Another design element of the exhibition was the non-distracting, lightly-painted reproduction of leafs from one of the lithograph. The subtle, barely visible leafs hid behind the white title of the exhibition.
The subject matter of the prints (fruits, plants and flowers) reminded me of the magnificent still lifes elsewhere in the Norton Simon and begged comparison. A visitor only needs to walk a few steps to see Zurbaran’s Still Life with Lemons, Oranges and a Rose from 1633. Or a few steps in the other direction and see Peter Benoit’s Flowers in a Glass Beaker from 1620.
The proximity of these baroque paintings to the Kelly lithographs creates a dialogue about the evolution of the still life in art. At one end is the almost maniacal urge to render in life-like detail every vein in a petal, and every drop of condensation on a glass vase. And on the other end are the Kelly lithographs, the subtraction of the baroque elements and the abstraction of the same forms.
Norton Simon Museum
The “Fierce deities with bared teeth, flame-like tongues, and wicked expressions” of this exhibition are contained to a small concise space, but the show itself is rich and meaningful. The show is unavoidable because of where it is located. At the bottom of the staircase down to the Asian galleries of the Norton Simon, there it is: a nice little alcove of a space, nicely tucked away.
Only approximately 20 works make up the exhibition, most of them are small-scale and necessitate a closer, intimate inspection. The Norton Simon has also done an amazing job with the education of this show. There is a large wall text which nicely explains the items in the exhibition:
“These powerful figures also destroy demons and inner obstacles to enlightenment, such as greed and anger. Their frightening appearance belie the good deeds they perform in protecting individual devotees, monasteries and Buddhist doctrine…In the photo below, the Dalai Lama of Tibet, holding a ritual thunderbolt and bell, performs an initiation ceremony seated in front of a large appliquéd image depicting wrathful gods.”

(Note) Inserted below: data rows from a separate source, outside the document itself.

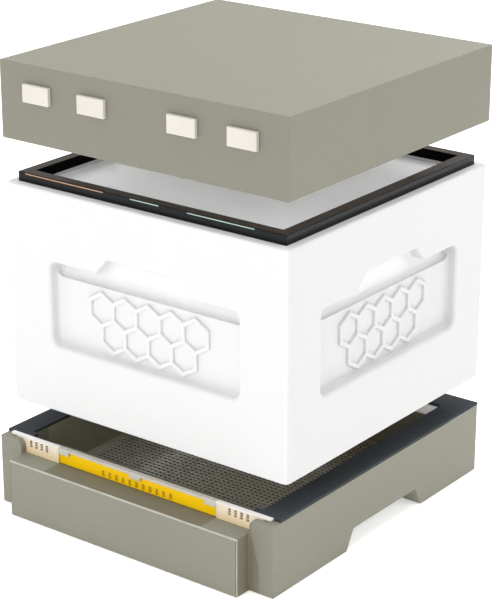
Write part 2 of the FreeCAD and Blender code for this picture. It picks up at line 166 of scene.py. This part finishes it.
# ------------------------------------------------------------------ materials
def foam(name, base, rough, bead, bead_bump, paint, extra=None):
    """Closed-cell foam. paint is True for the painted grey parts; extra recolours it by place."""
    m = Mat(name)
    cell = m.voronoi(1.0 / bead, "DISTANCE_TO_EDGE")
    dome = m.remap(cell, 0.0, 0.22, 0.0, 1.0)
    tint = m.voronoi(1.0 / bead, "F1", "Color")
    grain = m.add("ShaderNodeSeparateColor", i0=tint).outputs[0]
    cloud = m.noise(5.0, 4.0, 0.55)
    fine = m.noise(420.0, 3.0, 0.6)
    c = m.mix(m.remap(grain, 0.0, 1.0, 0.0, 0.16 if paint else 0.07), base, scaled(base, 0.80))
    c = m.mix(m.remap(cloud, 0.35, 0.75, 0.0, 0.30 if paint else 0.10), c, scaled(base, 0.88))
    if extra:
        c = extra(m, c, base)
    groove = m.remap(cell, 0.0, 0.10, 0.10 if paint else 0.05, 0.0)
    c = m.mix(groove, c, m.mix(1.0, c, (0.62, 0.62, 0.62), "MULTIPLY"))
    r = m.remap(fine, 0.3, 0.7, rough - 0.06, rough + 0.06)
    n1 = m.bump(dome, bead_bump, 0.0006)
    n2 = m.bump(fine, 0.10 if paint else 0.06, 0.0004, n1)
    m.set(Base_Color=c, Roughness=r, Normal=n2, Specular_IOR_Level=0.30 if paint else 0.25)
    return m.m


SY = 0.021                      # the hive body's centre lies this far behind the stored origin


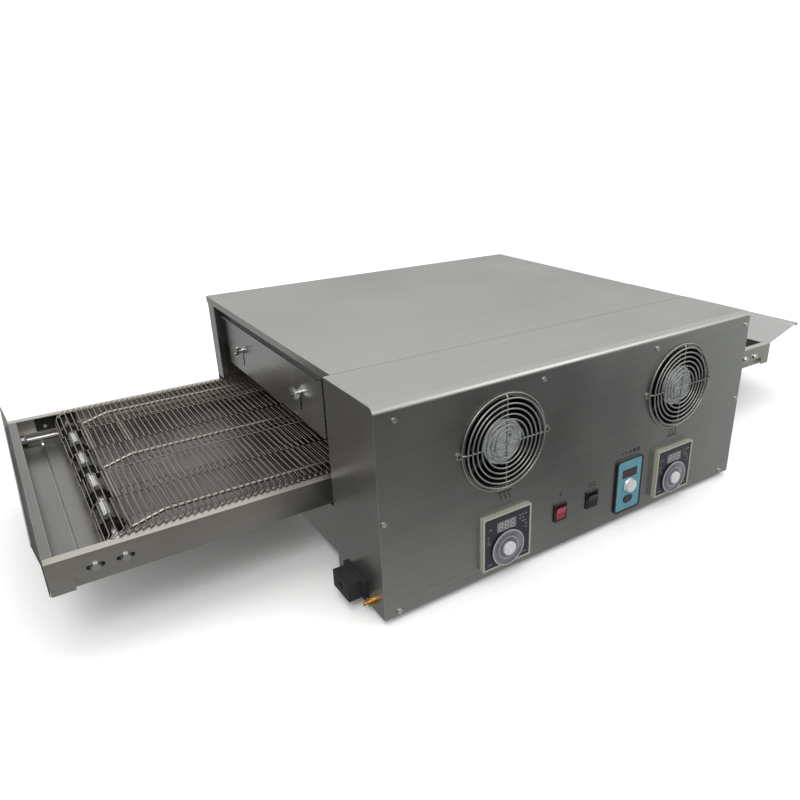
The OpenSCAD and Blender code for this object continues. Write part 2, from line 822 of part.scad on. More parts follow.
// An oval rocker on an upright pin, drawn with one half pressed.
module run_switch() placed() color(black) translate([speed_x, 2, run_z]) rotate([0, 0, 5]) {
    rotate([90, 0, 0]) linear_extrude(6.4) slot(23.6, 7);
    translate([0, 0, -9.5]) cylinder(h = 19, r = 1);
}

module switch_housing(x) translate([x, 0, control_z]) difference() {
    union() {
        rotate([90, 0, 0]) linear_extrude(2.4) rounded(switch_w, switch_h, 2);
        translate([0, 22, 0]) rotate([90, 0, 0]) linear_extrude(22.5) square(switch_back, center = true);
    }
    translate([-10.4, -5, -12.6]) cube([20.8, 17, 25.2]);
    bar_x(-12.3, 12.3, 2, 0, 1.5 + running);
}

module switch_housings() placed() color(black) {
    switch_housing(red_x);
    switch_housing(black_x);
}

// A rocker with a shallow V face on two side pins, drawn with its lower half pressed.
module rocker(x) translate([x, 2, control_z]) {
    rotate([8, 0, 0]) {
        translate([-10, 0, 0]) rotate([90, 0, 90]) linear_extrude(20)
            polygon([[-6.6, 11.2], [-5, 0], [-6.6, -11.2], [3, -8], [4, 0], [3, 8]]);
        bar_x(-12, 12, 0, 0, 1.5);
    }
}

module red_rocker() placed() color([0.48, 0.12, 0.22]) rocker(red_x);
module black_rocker() placed() color(black) rocker(black_x);

// ---------- services ----------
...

This wall text was very informative, though some sentences were constructed awkwardly. The mention of the Dalai Lama seemed to be a reference to something from Tibetan culture which perhaps was somewhat recognizable the audience of museum. Along with the introductory wall text, every item in the exhibition had an accompanying wall label with an educational paragraph
Interesting to me was the color chosen in this room. The medium-tone blue paint was too-odd-to-be-a-coincidence similar to the blue-colored walls in LACMA’s Tibetan galleries. To be fare the color was located elsewhere in that level of the museum, but I’m curious as to why this color is so popular in being partnered with Tibetan art.
The museum has provided two small, wooden, yet comfortable benches in the small space. The only medium not present in the small exhibition was stone sculpture, but these works were displayed right outside this space, and were all very large. The show was focused on the close inspection of small intimate objects.
The exhibition was strikingly symmetrical. The C-shaped exhibition was reflective on left and right. Along the right wall were watercolors and small sculptures. One watercolor was framed in a blue mat and ark wood frame, which matched another watercolor across the room which made me think that the works might have been acquired by the same time, or come from the same place.
The display case along this wall contained six objects. The objects are made from a wide range of medium, from different times, but all from Tibet. An accompanying diagram to the right of the case provided the labels for these objects as well as more educational information. This small case was like a treasure chest full of precious objects. The workmanship and the details were beautiful in this case, including the carving of a conch shell, and the small inlaid eyes of a skull.
Another example of small scale details was in another small plexiglass display case. The small bronze sculpture of Chakrasamuara & Vajravarchi (China, lat 18th c.) invited close inspection. The wall text described in detail the gruesome nature of the details: “Each of Chakrasamuara’s four faces has a fierce expression, a fierce eye and a skull tiara. In addition he wears garlands of skulls and severed heads and in his 12 arms holds various attributes: a lasso, and arrows, as well as a thunderbolt and bell.” This description encouraged further investigation of the piece, were those really garlands of heads draped around the figures neck?—Why yes there were, isn’t that precious…
This work led to the central (in terms of location) work of the exhibition. The Mandala of Chakrasamuara (Nepal, Kathmandu, 1648) is a large painting featuring the same demonic character as the sculpture directly to the right. Again, a beautiful description accompanies: “surrounding the palace are eight graveyards, separated by stylized waves representing rivers. These charnel grounds…” All of the wording of these texts is very vivid, and helps to explain not only what we are seeing, but also utilizing colorful language which achieves a grim effect integral to this installation examining violence and demons.
Speaking of violence, the case to the left of the Mandala painting holds some sensational objects, which honestly look like props from a Hollywood movie. The case with ritual weapons holds a Ritual Staff or Club (Tibet 20th c.) and a Ritual Axe (Tibet 20th c.). These objects finalize and literalize the exhibition’s theme of violence.
Among the hall of blue were accent colors. Three items were distinguished by their special mounting in the exhibition. A wooden ritual sword from Tibet, a bronze sculpture of Hayagriva, and a mask of Bhairara were displayed differently from the rest of the works in the room. All of them were displayed in specially made shadow boxes. The frames clearly had been made specially for this exhibition because they were made to look like they were attached to the walls permanently, and painted the same blue color. However, the accent was the orange color used on the interiors of these frames. But why the bright orange color? To admit the first thing I thought of when I saw the color in this context was that it was the color of Buddhist monastic robes (which could be seen in the images of the Dalai Lama in the exhibition). The orange accents did a lot to subtly highlight these works.
These objects fit nicely into the symmetry of the exhibition. All in all the small show was informative and beautiful, showing that even topics of violence can be beautiful.